The Federal Reserve announced yesterday that it will purchase $600 billion in government Treasury bonds through mid-2011 to push down yields on those bonds. Because mortgage rates, as well as other lending rates, are tied to Treasury rates, the Fed believes mortgage rates and other rates will also fall. Bond yields move inversely to their prices.

"Lower mortgage rates will make housing more affordable and allow more homeowners to refinance," Fed Chairman Ben Bernanke wrote in an editorial published in The Washington Post today.


Purchasing massive amounts of government bonds will also lower corporate rates which will increase investment, boost stock values, and increase consumer wealth. Increasing spending, he asserted, will hopefully prompt a greater business profits and a positive economic cycle.

Bernanke defends the Fed's actions

Critics warn that the Fed's second round of quantitative easing, nicknamed QE2, could cause high inflation in the future and lead to a financial bubble. But Bernanke dismissed those warnings in his opinion piece, saying they are "overstated."

The Fed's previous quantitative easing plan little impact on the amount of money in circulation and did increase inflation, he wrote. Plus, the Fed has the tools to control inflation if it does become a problem.
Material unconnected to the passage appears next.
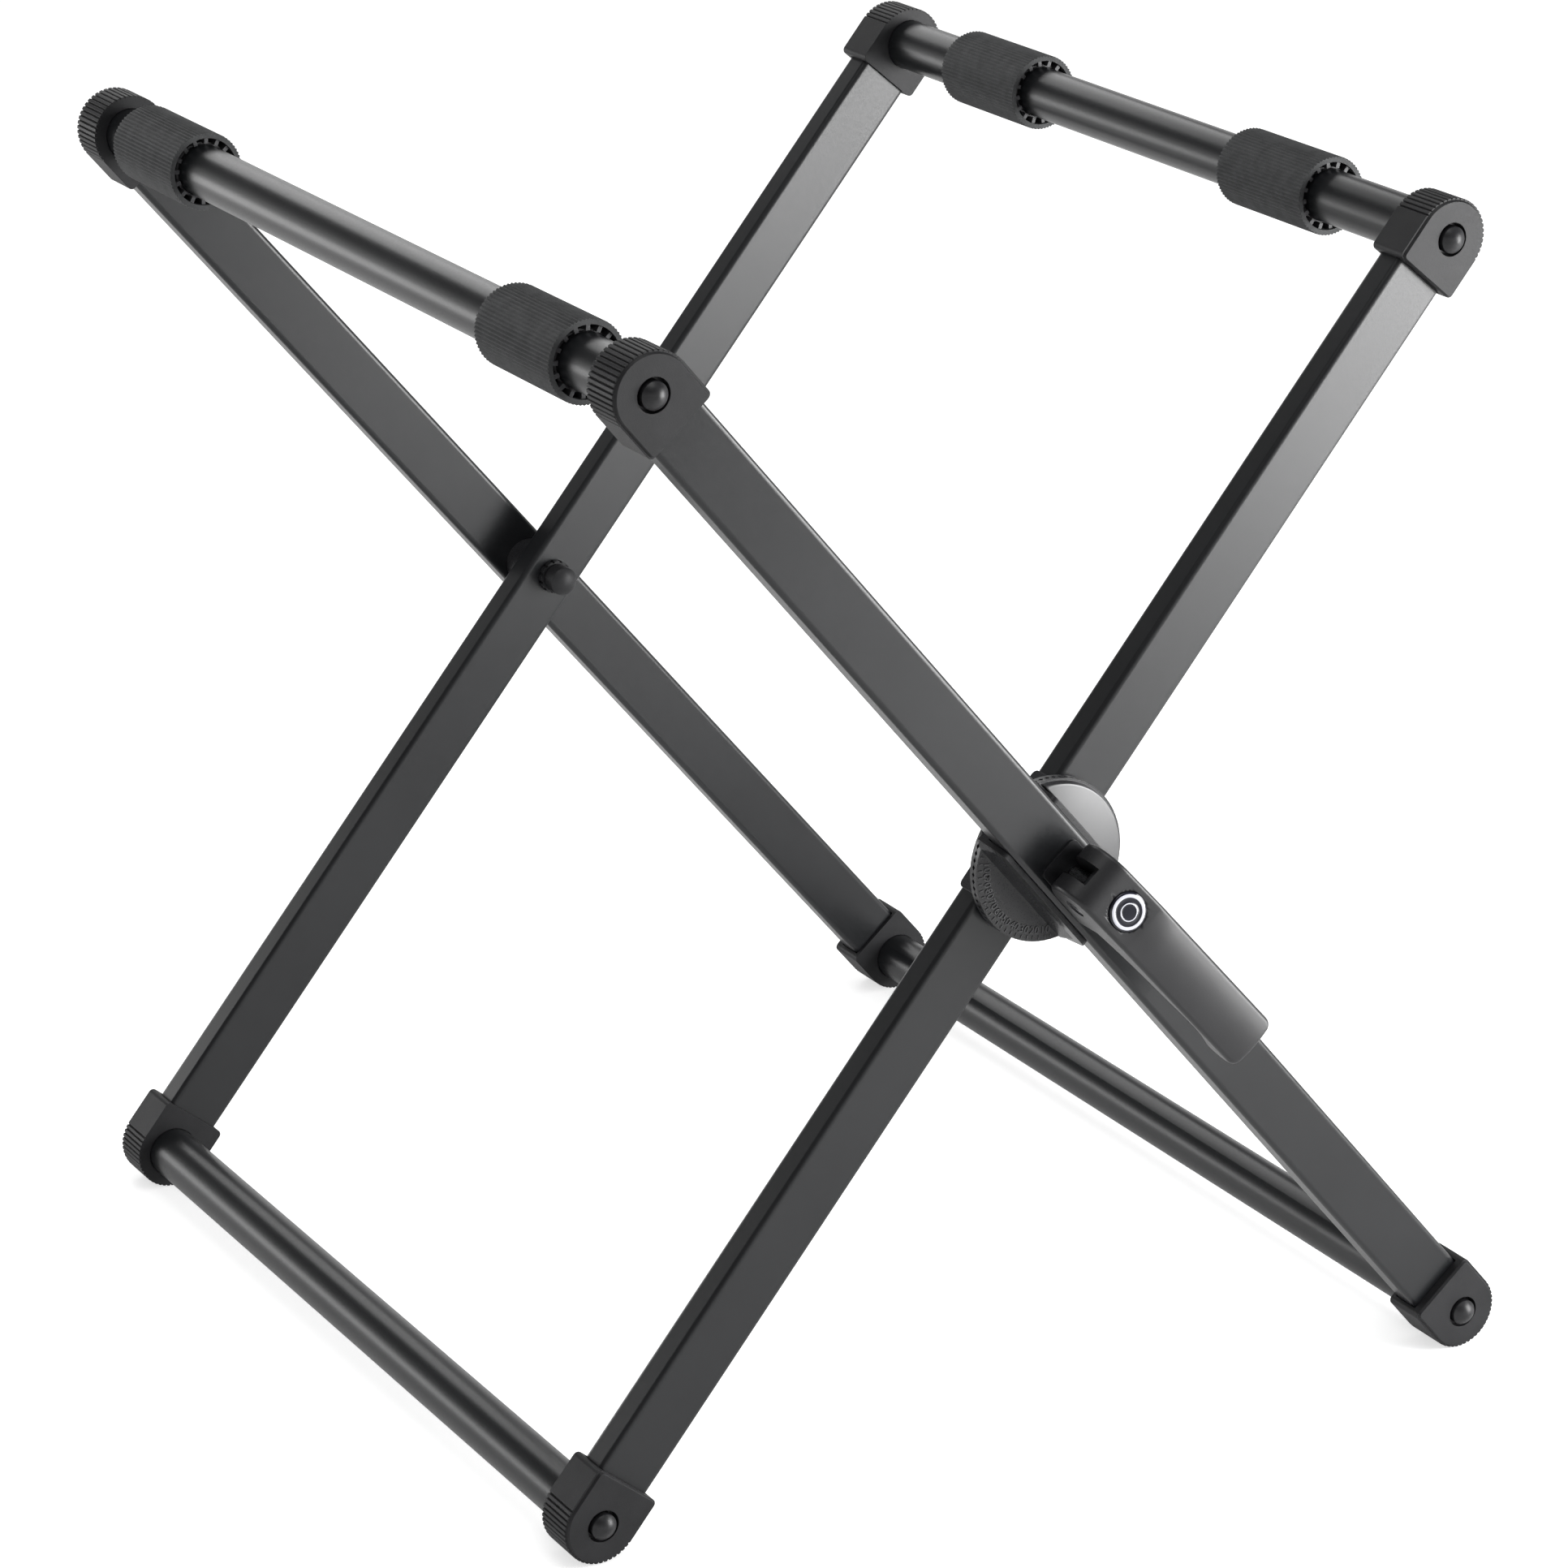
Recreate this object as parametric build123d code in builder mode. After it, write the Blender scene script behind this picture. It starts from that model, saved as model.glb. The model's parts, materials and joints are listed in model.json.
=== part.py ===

At the outset of the financial crisis the Fed purchased over $1 trillion of Treasuries and government-backed mortgage-securities to successfully lower mortgage rates and other borrowing costs, thereby averting a financial collapse, he recounted.

Still, unemployment is stuck at almost 10 percent and inflation below 2 percent is not acceptable. Such low inflation is particularly dangerous, Bernanke warned, because it can lead to deflation with falling prices and entrenched economic stagnation.

Personally, I think the Fed is taking the right action and the criticisms are overblown. The current situation of unemployment, which can lead to a loss of job skills, is unacceptable. Inflation will not be a problem any time soon, if ever. While the threat of inflation and a market bubble is distant and uncertain, while current high unemployment is present problem. Another bubble in the distant future might cause high unemployment, but we've already got that now.